Oil has retreated with Brent slipping below $115 after Libyan rebels regained control of key oil towns, and unrest over the weekend was limited to minor crude exporters Syria and Yemen.
Western-led military intervention in Libya prompted speculators to raise their bets on higher prices by 6 percent in mid-March, before rebels took back a series of towns including oil terminals over the weekend.
A Libyan rebel official said Gulf oil producer Qatar had agreed to market crude oil produced from east Libyan fields no longer in Muammar Gaddafi’s control.
“These are positive developments which are negative for oil prices potentially as they have taken back some of the main oil export towns,” said Olivier Jakob, oil analyst at Petromatrix.
Rebels have regained control of all the main oil terminals in the eastern half of Libya, namely Es Sider, Ras Lanuf, Brega, Zueitina and Tobruk. On Monday, they also claimed to have taken control of Sirte, Gaddafi’s hometown.
A Reuters reporter in Sirte said there was no indication the city was under rebel control.
Jakob also pointed to the fact that the dollar was slightly stronger this morning. A stronger dollar means that commodities priced in dollars are more expensive for those using other currencies.
Output from Libyan oilfields controlled by rebels was running at about 100,000 to 130,000 bpd, which could be increased to 300,000, Ali Tarhouni, a rebel official in charge of economic, financial and oil matters, said. Libya was pumping about 1.6 million bpd before the rebellion.
But some analysts are sceptical about how quickly things will return to normal.
“Maybe there’s some hope that with rebels regaining control of most of the Eastern part of Libya and the lion’s share of Libyan production, normality may resume soon but I think it is still too early,” said Carsten Fritsch, an analyst at Commerzbank. “Damage to oil facilities will prevent a sudden return to normal production levels.”
Eurozone debt
European leaders agreed a new package of anti-crisis measures at a two-day summit, but were forced to delay increasing their rescue fund and acknowledged they faced new threats from a government collapse in Portugal.
“The unrest in the Middle East is providing support, but the Portugal crisis is capping gains,” said Natalie Robertson, a commodities analyst at ANZ.
“Investors will hold onto their long position until something of significance occurs in the market. If they have fully priced in the unrest, the market is susceptible to drops due to profit taking.”

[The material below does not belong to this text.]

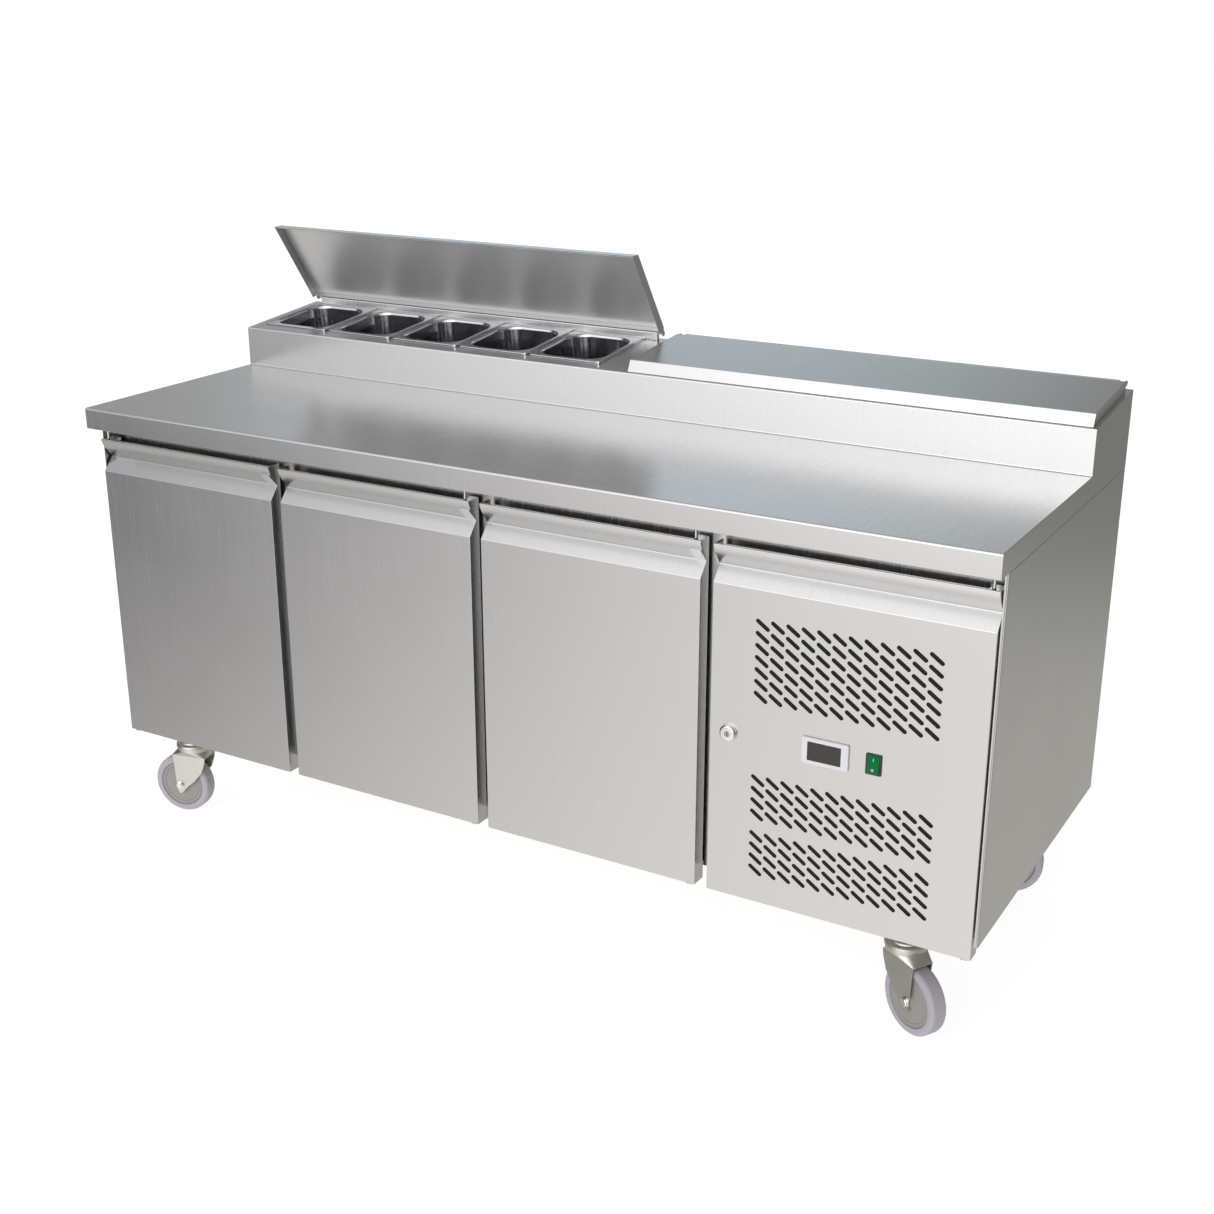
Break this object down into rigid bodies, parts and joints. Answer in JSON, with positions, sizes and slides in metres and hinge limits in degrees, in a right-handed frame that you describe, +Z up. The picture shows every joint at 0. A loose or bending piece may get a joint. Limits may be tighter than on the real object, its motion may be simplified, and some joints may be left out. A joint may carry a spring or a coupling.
{
  "type": "sandwich prep table",
  "caption": "Refrigerated sandwich prep table on swivel castors: steel worktop, sloped upstand with food pans under hinged lids, insulated doors and a vented machine-bay door.",
  "frame": {"origin": "centre of the rest pose's bounding box, on the floor under the castors", "axes": "+X runs along the longest side, to the right as seen from the front; +Y runs from the doors at the front to the rear; +Z is up"},
  "size_m": [1.8134, 0.7, 1.1707],
  "materials": {
    "steel": "brushed satin",
    "liner": "satin",
    "pan": "polished",
    "chrome": "polished",
    "zinc": "zinc plated",
    "fins": "plain",
    "wire": "satin",
    "gasket": "matte",
    "tyre": "matte",
    "hub": "matte",
    "white_plastic": "satin",
    "display": "gloss",
    "black_plastic": "matte",
    "green_plastic": "gloss",
    "black_enamel": "satin"
  },
  "bodies": {
    "cabinet": {"worktop": "steel", "riser": "steel", "side_panel_left": "steel", "side_panel_right": "steel", "back_panel": "steel", "bottom_panel": "steel", "bulkhead": "liner", "front_frame": "steel", "shelf_1": "wire", "shelf_2": "wire", "shelf_3": "wire", "lid_rail_left": "steel", "lid_rail_right": "steel", "evaporator": "fins", "evaporator_cover": "white_plastic", "compressor": "black_enamel", "condenser": "fins", "castor_front_left_mount": "zinc", "castor_front_right_mount": "zinc", "castor_rear_left_mount": "zinc", "castor_rear_right_mount": "zinc"},
    "door_1": {"door_1": "steel", "door_1_gasket": "gasket"},
    "door_2": {"door_2": "steel", "door_2_gasket": "gasket"},
    "door_3": {"door_3": "steel", "door_3_gasket": "gasket"},
    "bay_door": {"bay_door": "steel", "lock_collar": "chrome", "controller_bezel": "white_plastic", "controller_screen": "display", "switch_bezel": "black_plastic"},
    "lock_barrel": {"lock_barrel": "chrome"},
    "switch_rocker": {"switch_rocker": "green_plastic"},
    "lid_left": {"lid_left": "steel"},
    "lid_right": {"lid_right": "steel"},
    "pan_1": {"pan_1": "pan"},
    "pan_2": {"pan_2": "pan"},
    "pan_3": {"pan_3": "pan"},
    "pan_4": {"pan_4": "pan"},
    "pan_5": {"pan_5": "pan"},
    "pan_6": {"pan_6": "pan"},
    "pan_7": {"pan_7": "pan"},
    "pan_8": {"pan_8": "pan"},
    "pan_9": {"pan_9": "pan"},
    "pan_10": {"pan_10": "pan"},
    "evaporator_fan": {"evaporator_fan": "black_plastic"},
    "condenser_fan": {"condenser_fan": "black_plastic"},
    "castor_front_left_fork": {"castor_front_left_fork": "zinc"},
    "castor_front_left_wheel": {"castor_front_left_hub": "hub", "castor_front_left_tyre": "tyre"},
    "castor_front_right_fork": {"castor_front_right_fork": "zinc"},
    "castor_front_right_wheel": {"castor_front_right_hub": "hub", "castor_front_right_tyre": "tyre"},
    "castor_rear_left_fork": {"castor_rear_left_fork": "zinc"},
    "castor_rear_left_wheel": {"castor_rear_left_hub": "hub", "castor_rear_left_tyre": "tyre"},
    "castor_rear_right_fork": {"castor_rear_right_fork": "zinc"},
    "castor_rear_right_wheel": {"castor_rear_right_hub": "hub", "castor_rear_right_tyre": "tyre"}
  },
  "joints": [
    {"name": "door_1_hinge", "type": "hinge", "parent": "cabinet", "child": "door_1", "pos_m": [-0.87027, -0.314, 0.2125], "axis": [0, 0, -1], "range_deg": [0, 110]},
    {"name": "door_2_hinge", "type": "hinge", "parent": "cabinet", "child": "door_2", "pos_m": [-0.03727, -0.314, 0.2125], "axis": [0, 0, 1], "range_deg": [0, 110]},
    {"name": "door_3_hinge", "type": "hinge", "parent": "cabinet", "child": "door_3", "pos_m": [0.40373, -0.314, 0.2125], "axis": [0, 0, 1], "range_deg": [0, 110]},
    {"name": "bay_door_hinge", "type": "hinge", "parent": "cabinet", "child": "bay_door", "pos_m": [0.88673, -0.314, 0.2125], "axis": [0, 0, 1], "range_deg": [0, 110]},
    {"name": "lock_turn", "type": "hinge", "parent": "bay_door", "child": "lock_barrel", "pos_m": [0.47323, -0.321, 0.508], "axis": [0, 1, 0], "range_deg": [0, 90]},
    {"name": "switch_rock", "type": "hinge", "parent": "bay_door", "child": "switch_rocker", "pos_m": [0.72273, -0.318, 0.5092], "axis": [1, 0, 0], "range_deg": [0, 16]},
    {"name": "lid_left_hinge", "type": "hinge", "parent": "cabinet", "child": "lid_left", "pos_m": [-0.43727, 0.33494, 1.00332], "axis": [-1, 0, 0], "range_deg": [-61.1, 38.9]},
    {"name": "lid_right_hinge", "type": "hinge", "parent": "cabinet", "child": "lid_right", "pos_m": [0.46473, 0.33494, 1.00332], "axis": [-1, 0, 0], "range_deg": [0, 100]},
    {"name": "pan_1_lift", "type": "slide", "parent": "cabinet", "child": "pan_1", "axis": [0, -0.0952, 0.9955], "range_m": [0, 0.012]},
    {"name": "pan_2_lift", "type": "slide", "parent": "cabinet", "child": "pan_2", "axis": [0, -0.0952, 0.9955], "range_m": [0, 0.012]},
    {"name": "pan_3_lift", "type": "slide", "parent": "cabinet", "child": "pan_3", "axis": [0, -0.0952, 0.9955], "range_m": [0, 0.012]},
    {"name": "pan_4_lift", "type": "slide", "parent": "cabinet", "child": "pan_4", "axis": [0, -0.0952, 0.9955], "range_m": [0, 0.012]},
    {"name": "pan_5_lift", "type": "slide", "parent": "cabinet", "child": "pan_5", "axis": [0, -0.0952, 0.9955], "range_m": [0, 0.012]},
    {"name": "pan_6_lift", "type": "slide", "parent": "cabinet", "child": "pan_6", "axis": [0, -0.0952, 0.9955], "range_m": [0, 0.004]},
    {"name": "pan_7_lift", "type": "slide", "parent": "cabinet", "child": "pan_7", "axis": [0, -0.0952, 0.9955], "range_m": [0, 0.004]},
    {"name": "pan_8_lift", "type": "slide", "parent": "cabinet", "child": "pan_8", "axis": [0, -0.0952, 0.9955], "range_m": [0, 0.004]},
    {"name": "pan_9_lift", "type": "slide", "parent": "cabinet", "child": "pan_9", "axis": [0, -0.0952, 0.9955], "range_m": [0, 0.004]},
    {"name": "pan_10_lift", "type": "slide", "parent": "cabinet", "child": "pan_10", "axis": [0, -0.0952, 0.9955], "range_m": [0, 0.004]},
    {"name": "evaporator_fan_spin", "type": "hinge", "parent": "cabinet", "child": "evaporator_fan", "pos_m": [0.28373, 0.09, 0.665], "axis": [1, 0, 0], "continuous": true},
    {"name": "condenser_fan_spin", "type": "hinge", "parent": "cabinet", "child": "condenser_fan", "pos_m": [0.65923, -0.1305, 0.3625], "axis": [0, 1, 0], "continuous": true},
    {"name": "castor_front_left_swivel", "type": "hinge", "parent": "cabinet", "child": "castor_front_left_fork", "pos_m": [-0.81387, -0.2171, 0.1345], "axis": [0, 0, 1], "continuous": true},
    {"name": "castor_front_left_roll", "type": "hinge", "parent": "castor_front_left_fork", "child": "castor_front_left_wheel", "pos_m": [-0.84329, -0.22298, 0.0625], "axis": [0.1959, -0.9806, 0], "continuous": true},
    {"name": "castor_front_right_swivel", "type": "hinge", "parent": "cabinet", "child": "castor_front_right_fork", "pos_m": [0.76113, -0.2203, 0.1345], "axis": [0, 0, 1], "continuous": true},
    {"name": "castor_front_right_roll", "type": "hinge", "parent": "castor_front_right_fork", "child": "castor_front_right_wheel", "pos_m": [0.78727, -0.23503, 0.0625], "axis": [0.4909, 0.8712, 0], "continuous": true},
    {"name": "castor_rear_left_swivel", "type": "hinge", "parent": "cabinet", "child": "castor_rear_left_fork", "pos_m": [-0.81387, 0.305, 0.1345], "axis": [0, 0, 1], "continuous": true},
    {"name": "castor_rear_left_roll", "type": "hinge", "parent": "castor_rear_left_fork", "child": "castor_rear_left_wheel", "pos_m": [-0.78424, 0.30969, 0.0625], "axis": [-0.1564, 0.9877, 0], "continuous": true},
    {"name": "castor_rear_right_swivel", "type": "hinge", "parent": "cabinet", "child": "castor_rear_right_fork", "pos_m": [0.74903, 0.305, 0.1345], "axis": [0, 0, 1], "continuous": true},
    {"name": "castor_rear_right_roll", "type": "hinge", "parent": "castor_rear_right_fork", "child": "castor_rear_right_wheel", "pos_m": [0.77826, 0.31175, 0.0625], "axis": [-0.225, 0.9744, 0], "continuous": true}
  ]
}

Syria deployed the army to the country’s main port in an attempt to rein in spreading protests across the country, while in Yemen talks stalled between the government and opposition.
Bahrain’s foreign minister said it was “completely untrue” that Kuwait would mediate to resolve Bahrain’s political crisis. The Gulf Cooperation Council – a regional political and economic bloc made up of Bahrain, Kuwait, Oman, Qatar, Saudi Arabia and the UAE – had welcomed the mediation move.
Saudi Arabian King Abdullah earlier in March announced $93bn in social handouts, the second benefits package to be unveiled within a month as the kingdom attempts to contain discontent, especially from Shi’ites in the east of the country, where the world’s biggest oil reserves are located.
“That’s a reason oil is trending higher – simply OPEC is demanding a higher price for its oil, and the developments in the Middle East are exacerbating that trend by pushing some producers like Saudi Arabia to expand their expenditures at rapid rates,” Francisco Blanch, Bank of America Merrill Lynch’s global head of commodity research, told reporters in Calgary.
“The economy is squarely reliant on oil and becoming a lot more reliant because the unrest is forcing politicians in Saudi to start throwing money at the problem.”